Alice Weinreb Awarded Waterloo Centre for German Studies Book Prize

January 2, 2019

Alice Weinreb, a 2010 recipient of Fritz Stern Dissertation Prize, has been awarded the inaugural Waterloo Centre for German Studies Book Prize for Modern Hungers: Food and Power in Twentieth-Century Germany.

Alice Weinreb, a 2010 recipient of Fritz Stern Dissertation Prize, has been awarded the inaugural Waterloo Centre for German Studies Book Prize for Modern Hungers: Food and Power in Twentieth-Century Germany. The Fritz Stern Prize is awarded annually by the Friends of the German Historical Institute to the best dissertation in German or German-American history submitted to a North American University. The Stern Prize selection committee noted that Weinreb's dissertation, from which Modern Hungers grew, "combines in a wonderful and impressive scholarly manner a series of consequential historical topics, memory and identity, barbarism and victimhood with what would seem the most prosaic ones, such workplace canteens and the provision of school lunches.

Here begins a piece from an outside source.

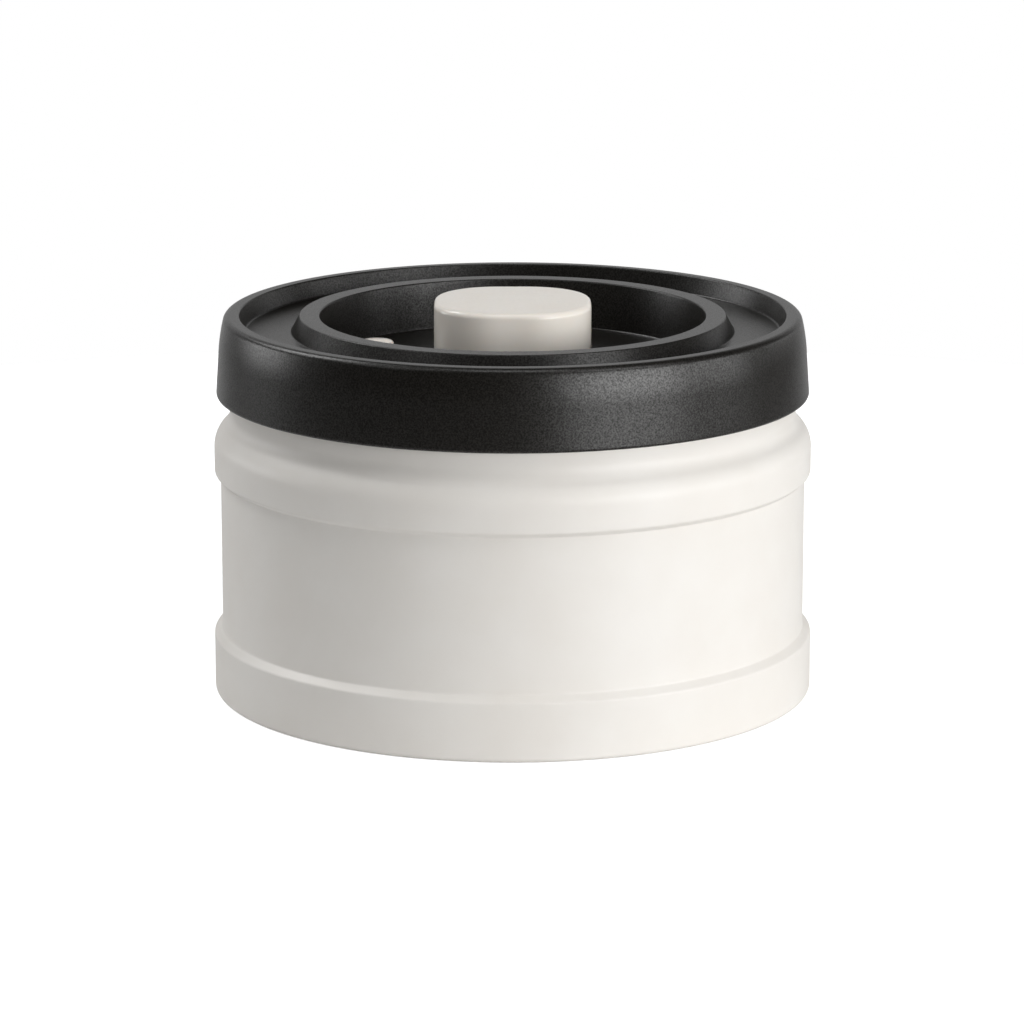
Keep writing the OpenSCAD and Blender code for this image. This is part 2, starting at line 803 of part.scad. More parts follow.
module cylinder_screws() {
    color(steel)
    round_row(flange_screw_n, flange_screw_pcr, 45)
        difference() {
            union() {
                pillar(flange_screw_r, flange_tip_z, cyl_flange_z - flange_head_h + eps);
                translate([0, 0, cyl_flange_z - flange_head_h])
                    cylinder(r1 = flange_screw_r, r2 = flange_head_r, h = flange_head_h);
            }
            cross_slot(
                small_slot_w, 2 * small_slot_w + flange_screw_r,
                cyl_flange_z - flange_head_h / 2, cyl_flange_z + eps
            );
        }
}

// Umbrella valve: its disc lies on the chamber floor and covers the intake holes
module intake_valve() {
    bulb_r = intake_stem_r + intake_bulb_lip;
    color(silicone)
    rotate_extrude()
        polygon([
            [0, cyl_bottom_z - intake_bulb_h],
            [intake_stem_r * 0.6, cyl_bottom_z - intake_bulb_h],
            [bulb_r, cyl_bottom_z - intake_bulb_h * 0.4],
            [bulb_r, cyl_bottom_z],
            [intake_stem_r, cyl_bottom_z],
            [intake_stem_r, chamber_z],
            [intake_r, chamber_z],
            [intake_r, chamber_z + intake_h * 0.35],
            [intake_stem_r, chamber_z + intake_h],
            [0, chamber_z + intake_h]
        ]);
}

module dust_filter() {
    color(felt) pillar(filter_r, filter_z, filter_top_z);
}

module filter_cover() {
    rows = floor(mesh_field_r / mesh_pitch) + 1;
    row_h = mesh_pitch * sin(60);
    color(black_plastic)
    difference() {
        rotate_extrude()
            polygon(outline([
                [0, filter_cover_z, 0],
                [filter_cover_r, filter_cover_z, 1],
                [filter_cover_r, floor_z - seat_gap, 0.3],
                [clip_r + fit_gap, floor_z - seat_gap, 0],
                [clip_r + fit_gap, filter_z, 0],
                [0, filter_z, 0]
            ]));
        for (j = [-rows:rows], i = [-rows:rows]) {
            x = (i + (abs(j) % 2) / 2) * mesh_pitch;
            y = j * row_h;
            if (norm([x, y]) <= mesh_field_r)
                translate([x, y, 0]) pillar(mesh_hole_r, filter_cover_z - 1, filter_z + 1);
        }
    }
}

module release_cap() {
    lip_r = cap_r + cap_lip;
    color(off_white)
    at_valve()
        rotate_extrude()
            polygon(outline([
                [stem_r + fit_gap, cap_z, 0],
                [lip_r, cap_z, 0],
                [lip_r, cap_lip_z, 0],
                [cap_r, cap_lip_z, 0],
                [cap_r, cap_top_z, cap_edge_r],
                [0, cap_top_z, 0],
                [0, stem_top_z, 0],
                [stem_r + fit_gap, stem_top_z, 0]
            ]));
}

module release_stem() {
    color(grey_plastic) at_valve() pillar(stem_r, keeper_z, stem_top_z);
}

module release_seal() {
    color(silicone) at_valve() ring(release_seal_r, stem_r, floor_z - release_seal_t, floor_z);
}

module release_keeper() {
    color(grey_plastic) at_valve() ring(keeper_r, stem_r, keeper_z, keeper_z + keeper_t);
}

module release_spring() {
    color(steel)
    at_valve()
        spring(valve_spring_r, valve_wire_d, valve_spring_z0, valve_spring_z1, valve_turns);
}

canister_body();
lid_cover();
lid_base();
lid_gasket();
cover_screws();
pump_button();
piston();
piston_seal();
piston_screw();
pump_spring();
pump_cylinder();
cylinder_seal();
cylinder_screws();
intake_valve();
dust_filter();
filter_cover();
release_cap();
release_stem();
release_seal();
release_keeper();
release_spring();
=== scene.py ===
# Looks of a coffee canister with a press-pump lid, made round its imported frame
import math

import bmesh
import bpy
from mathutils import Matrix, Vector
from mathutils.geometry import delaunay_2d_cdt


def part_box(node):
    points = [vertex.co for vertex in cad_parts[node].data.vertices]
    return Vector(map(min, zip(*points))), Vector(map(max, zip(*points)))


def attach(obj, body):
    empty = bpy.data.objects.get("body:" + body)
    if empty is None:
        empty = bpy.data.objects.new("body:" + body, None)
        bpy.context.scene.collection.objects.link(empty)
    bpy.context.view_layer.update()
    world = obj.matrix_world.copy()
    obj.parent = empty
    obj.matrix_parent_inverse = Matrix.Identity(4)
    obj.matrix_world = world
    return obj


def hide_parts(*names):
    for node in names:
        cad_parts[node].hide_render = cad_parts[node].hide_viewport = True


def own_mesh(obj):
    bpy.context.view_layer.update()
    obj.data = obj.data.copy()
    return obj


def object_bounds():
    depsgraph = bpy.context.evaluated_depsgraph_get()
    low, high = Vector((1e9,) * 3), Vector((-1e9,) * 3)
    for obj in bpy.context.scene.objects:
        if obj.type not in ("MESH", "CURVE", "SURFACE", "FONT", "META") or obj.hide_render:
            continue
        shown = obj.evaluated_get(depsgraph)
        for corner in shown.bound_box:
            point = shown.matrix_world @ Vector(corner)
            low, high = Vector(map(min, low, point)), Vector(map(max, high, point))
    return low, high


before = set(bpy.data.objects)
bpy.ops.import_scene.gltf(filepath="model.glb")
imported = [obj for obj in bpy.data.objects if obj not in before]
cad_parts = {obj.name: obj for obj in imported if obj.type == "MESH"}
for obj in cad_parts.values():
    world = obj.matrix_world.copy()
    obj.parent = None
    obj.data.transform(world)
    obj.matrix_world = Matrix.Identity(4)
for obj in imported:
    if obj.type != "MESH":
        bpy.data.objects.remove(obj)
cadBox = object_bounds()
mm = 0.001
print("frame loaded:", len(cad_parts), "nodes")


# Nodes, colours and materials

def addNode(tree, kind, settings=None, values=None, links=None):
    # settings are the node's own choices; values and links go to its sockets, by name or number
    node = tree.nodes.new(kind)
    for key, value in (settings or {}).items():
        setattr(node, key, value)
    for key, value in (values or {}).items():
        node.inputs[key].default_value = value
    for key, source in (links or {}).items():
        tree.links.new(source, node.inputs[key])
    return node


def toLinear(hexColour):
    parts = [int(hexColour[i:i + 2], 16) / 255 for i in (1, 3, 5)]
    return [c / 12.92 if c <= 0.04045 else ((c + 0.055) / 1.055) ** 2.4 for c in parts] + [1.0]


def newSurface(name, values):
    # A material with its shader's own values set, and its tree left open for texture
    material = bpy.data.materials.new(name)
    material.use_nodes = True
    tree = material.node_tree
    shader = tree.nodes["Principled BSDF"]
    for key, value in values.items():
        shader.inputs[key].default_value = value
    return material, tree, shader


def objectPlace(tree):
    return addNode(tree, "ShaderNodeTexCoord").outputs["Object"]


def grain(tree, vector, sizeMm, detail=2.0, roughness=0.5):
    # Noise whose grains are about sizeMm across
    return addNode(tree, "ShaderNodeTexNoise",
                   values={"Scale": 1 / (sizeMm * mm), "Detail": detail, "Roughness": roughness},
                   links={"Vector": vector}).outputs["Fac"]


def spread(tree, source, low, high, fromLow=0.3, fromHigh=0.7):
    # Spreads the middle of a pattern over the values from low to high
    return addNode(tree, "ShaderNodeMapRange",
                   values={"From Min": fromLow, "From Max": fromHigh, "To Min": low, "To Max": high},
                   links={"Value": source}).outputs["Result"]


def blendColours(tree, factor, first, second):
    mix = addNode(tree, "ShaderNodeMix", {"data_type": "RGBA"},
                  {6: toLinear(first), 7: toLinear(second)}, {0: factor})
    return mix.outputs[2]


def bump(tree, height, depthMm, strength=1.0, under=None):
    node = addNode(tree, "ShaderNodeBump", values={"Strength": strength, "Distance": depthMm * mm},
                   links={"Height": height})
    if under is not None:
        tree.links.new(under, node.inputs["Normal"])
    return node.outputs["Normal"]


powderCoatLook = {
    "colour": "#ebe8e3",
    "shade": "#e7e3dd",
    "roughness": 0.46,
    "peelMm": 1.6,      # waves of the baked powder, as on orange peel
    "peelDepthMm": 0.012,
    "grainMm": 0.45,    # the powder's own grains are 0.05 mm, too fine to show, so they are drawn coarser
    "grainDepthMm": 0.006,
}


def powderCoat(look):
    # Polyester powder baked on steel: an even warm white with a soft sheen and a faint orange peel
    material, tree, shader = newSurface("powderCoatedSteel", {"IOR": 1.5})
    place = objectPlace(tree)
    peel = grain(tree, place, look["peelMm"])
    fine = grain(tree, place, look["grainMm"])
    cloud = grain(tree, place, 18, 3)
    colour = blendColours(tree, spread(tree, cloud, 0, 1), look["colour"], look["shade"])
    tree.links.new(colour, shader.inputs["Base Color"])
    rough = spread(tree, fine, look["roughness"] - 0.04, look["roughness"] + 0.04)
    tree.links.new(rough, shader.inputs["Roughness"])
    waves = bump(tree, peel, look["peelDepthMm"])
    tree.links.new(bump(tree, fine, look["grainDepthMm"], under=waves), shader.inputs["Normal"])
    return material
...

Its empirical richness combined with its strong conceptual framework make this work an excellent vehicle for interrogating our categories of prosperity and want, wartime and peacetime, capitalist and socialist, German and other." Echoing that assessment, the Waterloo Center for German Studies Prize jury called Modern Hungers “a page-turner, with fascinating facts running counter to modern stories about the past on every page.” Prof. Weinreb’s study, the jury wrote, “uncovers the intricacies of the relationship between food and power, showing food and hunger as instruments of power.” 

Alice Weinreb is an associate professor of history at Loyola University Chicago. In 2017, she was awarded the Fraenkel Prize in Contemporary History by the Wiener Library (London) for Modern Hungers. She is the seventh Stern Prize recipient who has either won the Fraenkel Prize or received commendation from the selection committee.